Mark Greaves, lead consultant for geodesy – the maths of map-making – at the Ordnance Survey (OS) said any flat map of a globe was “always involves some compromise”.

“With the Mercator projection, it gained popularity because it was fairly simple to calculate and yes, you could navigate with it because the angles remain fairly true,” he told The Independent.

“If you’re on a ship … it’s fairly straight-forward to translate from the map to real-life and vice-versa.”

But this accuracy was achieved at the expense of distortion that increases the further away from the equator.

The simplest way to explain how a Mercator map is created is to imagine a glass globe with a light inside. A sheet of paper is wrapped around the globe, touching at the equator, and then the lines of the continents are drawn onto the paper.

There is no distortion at the equator, but sizes gradually increase the further you get towards the poles. But when navigating over the kind of distances people tend to travel, this does not cause much of a problem.

The Gall-Peters projection concentrates on getting the sizes of the continents correct, so for example Africa appears to be about as large as it does on a globe.

Alaska also shrinks so that it no longer appears, wrongly, to be about the same size as the 48 mainland US states as shown on the Mercator map.

“Gall-Peters focuses on getting the area correct at the expense perhaps of scale or distance and certainly direction,” Mr Greaves said.

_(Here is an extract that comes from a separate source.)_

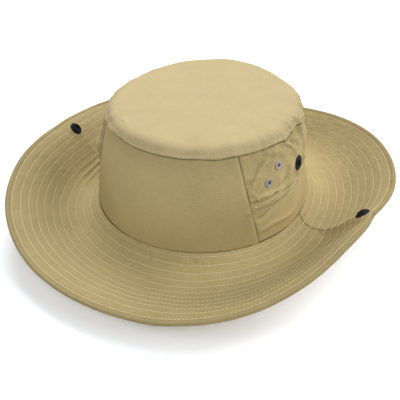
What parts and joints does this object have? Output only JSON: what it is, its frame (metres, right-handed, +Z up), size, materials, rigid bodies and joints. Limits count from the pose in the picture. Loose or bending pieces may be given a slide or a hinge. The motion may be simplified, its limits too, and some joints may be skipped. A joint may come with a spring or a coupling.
{
  "type": "boonie hat",
  "caption": "Soft sun hat with an oval crown, a wide quilted brim and side flaps that snap up to the crown.",
  "frame": {"origin": "on the surface that the hat stands on, below the centre of its box", "axes": "+Z up through the crown, -Y out of the front of the hat, +X towards the wearer's left"},
  "size_m": [0.3182, 0.3429, 0.1031],
  "materials": {
    "crown_cloth": "khaki cotton ripstop, matt",
    "tip_cloth": "khaki cotton ripstop, matt",
    "brim_cloth": "khaki cotton ripstop quilted with rows of stitching",
    "stiffener": "off-white non-woven interlining",
    "lining": "khaki cotton tape",
    "elastic": "off-white knitted elastic",
    "label": "blank white satin label",
    "snap_black": "black lacquered brass, satin",
    "eyelet_metal": "plain rolled metal"
  },
  "bodies": {
    "root": {"brim_core_front": "stiffener", "brim_core_rear": "stiffener", "brim_lower_front": "brim_cloth", "brim_lower_rear": "brim_cloth", "brim_upper_front": "brim_cloth", "brim_upper_rear": "brim_cloth", "care_label": "label", "crown_front_panel": "crown_cloth", "crown_rear_panel": "crown_cloth", "crown_stud_left": "snap_black", "crown_stud_right": "snap_black", "crown_tip": "tip_cloth", "elastic_casing": "lining", "eyelet_washer_left_lower": "eyelet_metal", "eyelet_washer_left_upper": "eyelet_metal", "eyelet_washer_right_lower": "eyelet_metal", "eyelet_washer_right_upper": "eyelet_metal", "front_interlining": "stiffener", "rear_elastic": "elastic", "seam_tape_left": "lining", "seam_tape_right": "lining", "stud_cap_left": "snap_black", "stud_cap_right": "snap_black", "sweatband": "lining", "tip_seam_tape": "lining", "vent_eyelet_left_lower": "eyelet_metal", "vent_eyelet_left_upper": "eyelet_metal", "vent_eyelet_right_lower": "eyelet_metal", "vent_eyelet_right_upper": "eyelet_metal"},
    "flap_left": {"brim_core_front_left_flap": "stiffener", "brim_core_rear_left_flap": "stiffener", "brim_lower_front_left_flap": "brim_cloth", "brim_lower_rear_left_flap": "brim_cloth", "brim_socket_left": "snap_black", "brim_upper_front_left_flap": "brim_cloth", "brim_upper_rear_left_flap": "brim_cloth", "socket_cap_left": "snap_black"},
    "flap_right": {"brim_core_front_right_flap": "stiffener", "brim_core_rear_right_flap": "stiffener", "brim_lower_front_right_flap": "brim_cloth", "brim_lower_rear_right_flap": "brim_cloth", "brim_socket_right": "snap_black", "brim_upper_front_right_flap": "brim_cloth", "brim_upper_rear_right_flap": "brim_cloth", "socket_cap_right": "snap_black"}
  },
  "joints": [
    {"name": "brim_flap_left_fold", "type": "hinge", "parent": "root", "child": "flap_left", "pos_m": [0.08979, 0, 0.00323], "axis": [0, -1, 0], "range_deg": [0, 60.5]},
    {"name": "brim_flap_right_fold", "type": "hinge", "parent": "root", "child": "flap_right", "pos_m": [-0.08979, 0, 0.00323], "axis": [0, 1, 0], "range_deg": [0, 60.5]}
  ]
}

“You could navigate by Gall-Peters, but I wouldn’t.”

The OS maps the UK using a modified form of Mercator’s system. The cylinder of paper is wrapped around the Earth from east to west, rather than north to south.

And, instead of the equator, the cylinder is centred on the Earth at two degrees west. And it is sunk into the surface a little bit, in an attempt to minimise the distortion.

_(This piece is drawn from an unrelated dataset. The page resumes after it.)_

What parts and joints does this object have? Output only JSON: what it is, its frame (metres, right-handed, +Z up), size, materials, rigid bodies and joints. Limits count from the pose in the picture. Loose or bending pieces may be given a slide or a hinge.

This means the map does not stretch the UK to make the northern and southern parts look bigger, but the eastern and western extremities – a good idea when trying to portray a long and relatively thin island, orientated north-south.

But there is still a small amount of unavoidable distortion.

“Cornwall is ever so slightly longer and wider on the map than it is in reality,” Mr Greaves said.

“But if you are a surveyor … you can take that into account when you measure the distance on the ground.”

He said the same thing could be done with a Gall-Peters projection but added this would probably involve more complicated calculations.

However, maps are about more than navigation.

Casey Cullen, a history teacher at Westborough High School in Boston, said when talking to pupils he would often cite the scholar Ali Mazrui, who once said: “Geography is the mother of history".

“The story starts from where we start,” Mr Cullen told the Globe. “If we’re going to try to tell the tale of people from other nations and where they come from, we need to be as accurate as possible.”